## WHAT IS REQUIRED
Below are the records; pull every line that includes "included".

# start of MATERIAL SHOWN

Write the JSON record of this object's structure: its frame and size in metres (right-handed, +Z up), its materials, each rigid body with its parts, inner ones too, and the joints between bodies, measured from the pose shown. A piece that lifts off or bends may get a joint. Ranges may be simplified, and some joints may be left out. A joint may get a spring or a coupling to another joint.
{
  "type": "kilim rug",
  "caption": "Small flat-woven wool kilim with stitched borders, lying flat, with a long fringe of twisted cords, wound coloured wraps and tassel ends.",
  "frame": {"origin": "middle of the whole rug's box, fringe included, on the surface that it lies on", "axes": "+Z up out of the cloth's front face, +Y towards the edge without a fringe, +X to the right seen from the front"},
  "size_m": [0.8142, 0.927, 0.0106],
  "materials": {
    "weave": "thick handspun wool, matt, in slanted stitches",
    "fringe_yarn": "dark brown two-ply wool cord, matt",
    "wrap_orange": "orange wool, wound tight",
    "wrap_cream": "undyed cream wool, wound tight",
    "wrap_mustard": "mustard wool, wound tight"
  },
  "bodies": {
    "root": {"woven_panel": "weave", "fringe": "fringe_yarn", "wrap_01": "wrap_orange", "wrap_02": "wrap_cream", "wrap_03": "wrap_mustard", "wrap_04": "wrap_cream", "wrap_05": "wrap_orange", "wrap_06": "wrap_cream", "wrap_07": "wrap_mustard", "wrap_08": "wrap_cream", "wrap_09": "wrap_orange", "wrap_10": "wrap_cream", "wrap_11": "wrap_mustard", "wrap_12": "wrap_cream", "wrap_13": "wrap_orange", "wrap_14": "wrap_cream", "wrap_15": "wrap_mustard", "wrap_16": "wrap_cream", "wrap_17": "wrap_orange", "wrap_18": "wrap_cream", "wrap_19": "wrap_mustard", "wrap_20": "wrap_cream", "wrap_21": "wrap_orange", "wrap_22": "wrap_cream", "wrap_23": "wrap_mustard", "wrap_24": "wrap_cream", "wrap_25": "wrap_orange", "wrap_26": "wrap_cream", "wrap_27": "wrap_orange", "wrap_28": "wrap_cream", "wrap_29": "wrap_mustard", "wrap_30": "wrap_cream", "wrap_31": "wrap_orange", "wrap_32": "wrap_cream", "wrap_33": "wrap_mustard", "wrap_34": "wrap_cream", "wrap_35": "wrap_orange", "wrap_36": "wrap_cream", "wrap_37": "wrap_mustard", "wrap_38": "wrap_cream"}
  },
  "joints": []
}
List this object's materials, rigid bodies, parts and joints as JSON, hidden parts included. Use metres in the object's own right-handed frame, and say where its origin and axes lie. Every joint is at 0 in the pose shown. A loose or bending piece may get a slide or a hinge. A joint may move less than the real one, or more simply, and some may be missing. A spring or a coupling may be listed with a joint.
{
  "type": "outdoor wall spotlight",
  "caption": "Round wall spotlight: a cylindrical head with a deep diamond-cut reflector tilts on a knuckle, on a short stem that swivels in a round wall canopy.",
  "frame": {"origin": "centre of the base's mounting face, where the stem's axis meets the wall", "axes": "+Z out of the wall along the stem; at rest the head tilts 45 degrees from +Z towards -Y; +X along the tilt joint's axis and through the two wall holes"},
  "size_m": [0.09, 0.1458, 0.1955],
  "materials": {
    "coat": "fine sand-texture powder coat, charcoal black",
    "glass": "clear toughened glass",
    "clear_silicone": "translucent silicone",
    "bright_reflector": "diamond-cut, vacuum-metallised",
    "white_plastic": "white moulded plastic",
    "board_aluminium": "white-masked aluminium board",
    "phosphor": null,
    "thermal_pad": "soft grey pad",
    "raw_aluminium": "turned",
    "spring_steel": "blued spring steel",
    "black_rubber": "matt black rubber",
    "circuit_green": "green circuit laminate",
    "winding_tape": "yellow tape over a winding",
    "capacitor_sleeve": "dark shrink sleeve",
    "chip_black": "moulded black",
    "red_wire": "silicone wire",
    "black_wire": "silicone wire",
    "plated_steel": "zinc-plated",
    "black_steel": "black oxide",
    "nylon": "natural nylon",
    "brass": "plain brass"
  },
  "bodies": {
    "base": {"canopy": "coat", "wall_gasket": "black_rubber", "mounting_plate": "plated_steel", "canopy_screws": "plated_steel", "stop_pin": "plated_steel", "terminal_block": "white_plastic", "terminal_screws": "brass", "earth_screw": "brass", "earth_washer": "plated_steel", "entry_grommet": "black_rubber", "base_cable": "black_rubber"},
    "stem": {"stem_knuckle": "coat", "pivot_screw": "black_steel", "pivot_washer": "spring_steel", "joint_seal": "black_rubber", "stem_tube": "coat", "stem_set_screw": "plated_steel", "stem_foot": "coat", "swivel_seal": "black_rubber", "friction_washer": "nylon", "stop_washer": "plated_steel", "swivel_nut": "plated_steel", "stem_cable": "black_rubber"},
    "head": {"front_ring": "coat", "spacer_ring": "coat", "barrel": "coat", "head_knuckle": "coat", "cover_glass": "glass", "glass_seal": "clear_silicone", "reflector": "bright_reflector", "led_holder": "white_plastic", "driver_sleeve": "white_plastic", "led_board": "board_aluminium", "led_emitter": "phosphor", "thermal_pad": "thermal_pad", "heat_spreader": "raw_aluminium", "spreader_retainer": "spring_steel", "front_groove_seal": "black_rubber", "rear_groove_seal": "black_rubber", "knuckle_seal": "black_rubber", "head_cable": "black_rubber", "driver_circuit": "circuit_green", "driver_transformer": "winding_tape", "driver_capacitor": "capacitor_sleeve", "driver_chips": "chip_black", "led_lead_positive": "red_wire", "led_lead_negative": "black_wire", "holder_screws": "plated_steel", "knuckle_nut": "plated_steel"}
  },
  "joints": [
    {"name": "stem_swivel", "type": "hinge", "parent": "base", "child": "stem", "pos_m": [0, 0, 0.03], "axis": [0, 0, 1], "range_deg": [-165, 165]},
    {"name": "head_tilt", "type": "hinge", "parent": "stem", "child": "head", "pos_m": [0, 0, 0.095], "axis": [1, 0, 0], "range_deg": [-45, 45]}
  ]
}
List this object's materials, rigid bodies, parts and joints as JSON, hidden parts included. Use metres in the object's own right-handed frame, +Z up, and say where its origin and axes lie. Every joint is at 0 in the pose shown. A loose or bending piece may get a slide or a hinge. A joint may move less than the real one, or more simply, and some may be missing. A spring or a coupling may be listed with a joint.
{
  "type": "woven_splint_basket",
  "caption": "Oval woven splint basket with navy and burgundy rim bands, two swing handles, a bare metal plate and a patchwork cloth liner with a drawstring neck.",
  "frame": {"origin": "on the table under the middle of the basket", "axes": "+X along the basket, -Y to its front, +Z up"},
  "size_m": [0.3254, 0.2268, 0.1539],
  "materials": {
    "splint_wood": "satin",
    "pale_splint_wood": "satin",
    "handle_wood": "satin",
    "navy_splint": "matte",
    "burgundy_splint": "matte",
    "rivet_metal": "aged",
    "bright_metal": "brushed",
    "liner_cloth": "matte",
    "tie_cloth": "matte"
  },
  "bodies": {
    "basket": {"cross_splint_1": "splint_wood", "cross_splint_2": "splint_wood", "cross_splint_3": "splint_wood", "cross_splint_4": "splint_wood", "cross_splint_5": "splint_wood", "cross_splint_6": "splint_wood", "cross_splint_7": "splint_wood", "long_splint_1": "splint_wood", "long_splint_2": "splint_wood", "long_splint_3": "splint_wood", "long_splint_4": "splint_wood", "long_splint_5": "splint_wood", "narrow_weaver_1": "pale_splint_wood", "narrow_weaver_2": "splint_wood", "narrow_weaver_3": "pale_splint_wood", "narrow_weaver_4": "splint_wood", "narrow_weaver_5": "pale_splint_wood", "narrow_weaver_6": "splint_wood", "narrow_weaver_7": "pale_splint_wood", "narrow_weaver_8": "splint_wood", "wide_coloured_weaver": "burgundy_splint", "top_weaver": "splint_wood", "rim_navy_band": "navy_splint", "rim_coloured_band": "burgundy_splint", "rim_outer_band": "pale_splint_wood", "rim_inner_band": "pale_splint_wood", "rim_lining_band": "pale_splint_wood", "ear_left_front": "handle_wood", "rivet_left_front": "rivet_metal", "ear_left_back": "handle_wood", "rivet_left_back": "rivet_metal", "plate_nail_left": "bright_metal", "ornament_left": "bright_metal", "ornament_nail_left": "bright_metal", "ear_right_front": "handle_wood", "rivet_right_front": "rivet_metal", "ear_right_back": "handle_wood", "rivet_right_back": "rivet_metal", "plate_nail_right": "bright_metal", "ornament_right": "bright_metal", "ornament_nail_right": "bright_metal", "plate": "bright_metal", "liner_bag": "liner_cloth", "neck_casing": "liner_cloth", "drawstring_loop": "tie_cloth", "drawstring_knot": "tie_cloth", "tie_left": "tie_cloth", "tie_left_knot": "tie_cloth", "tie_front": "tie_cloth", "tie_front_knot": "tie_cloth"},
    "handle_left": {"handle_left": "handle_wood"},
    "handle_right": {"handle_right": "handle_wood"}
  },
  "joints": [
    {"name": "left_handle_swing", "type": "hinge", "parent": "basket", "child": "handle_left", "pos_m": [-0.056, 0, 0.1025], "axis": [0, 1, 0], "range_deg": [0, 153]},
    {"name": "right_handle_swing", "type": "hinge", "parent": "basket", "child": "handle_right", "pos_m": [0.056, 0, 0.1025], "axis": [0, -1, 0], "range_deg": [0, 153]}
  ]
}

# end of MATERIAL SHOWN

## EXERCISE RESULT
  "frame": {"origin": "middle of the whole rug's box, fringe included, on the surface that it lies on", "axes": "+Z up out of the cloth's front face, +Y towards the edge without a fringe, +X to the right seen from the front"},
List this object's materials, rigid bodies, parts and joints as JSON, hidden parts included. Use metres in the object's own right-handed frame, and say where its origin and axes lie. Every joint is at 0 in the pose shown. A loose or bending piece may get a slide or a hinge. A joint may move less than the real one, or more simply, and some may be missing. A spring or a coupling may be listed with a joint.
List this object's materials, rigid bodies, parts and joints as JSON, hidden parts included. Use metres in the object's own right-handed frame, +Z up, and say where its origin and axes lie. Every joint is at 0 in the pose shown. A loose or bending piece may get a slide or a hinge. A joint may move less than the real one, or more simply, and some may be missing. A spring or a coupling may be listed with a joint.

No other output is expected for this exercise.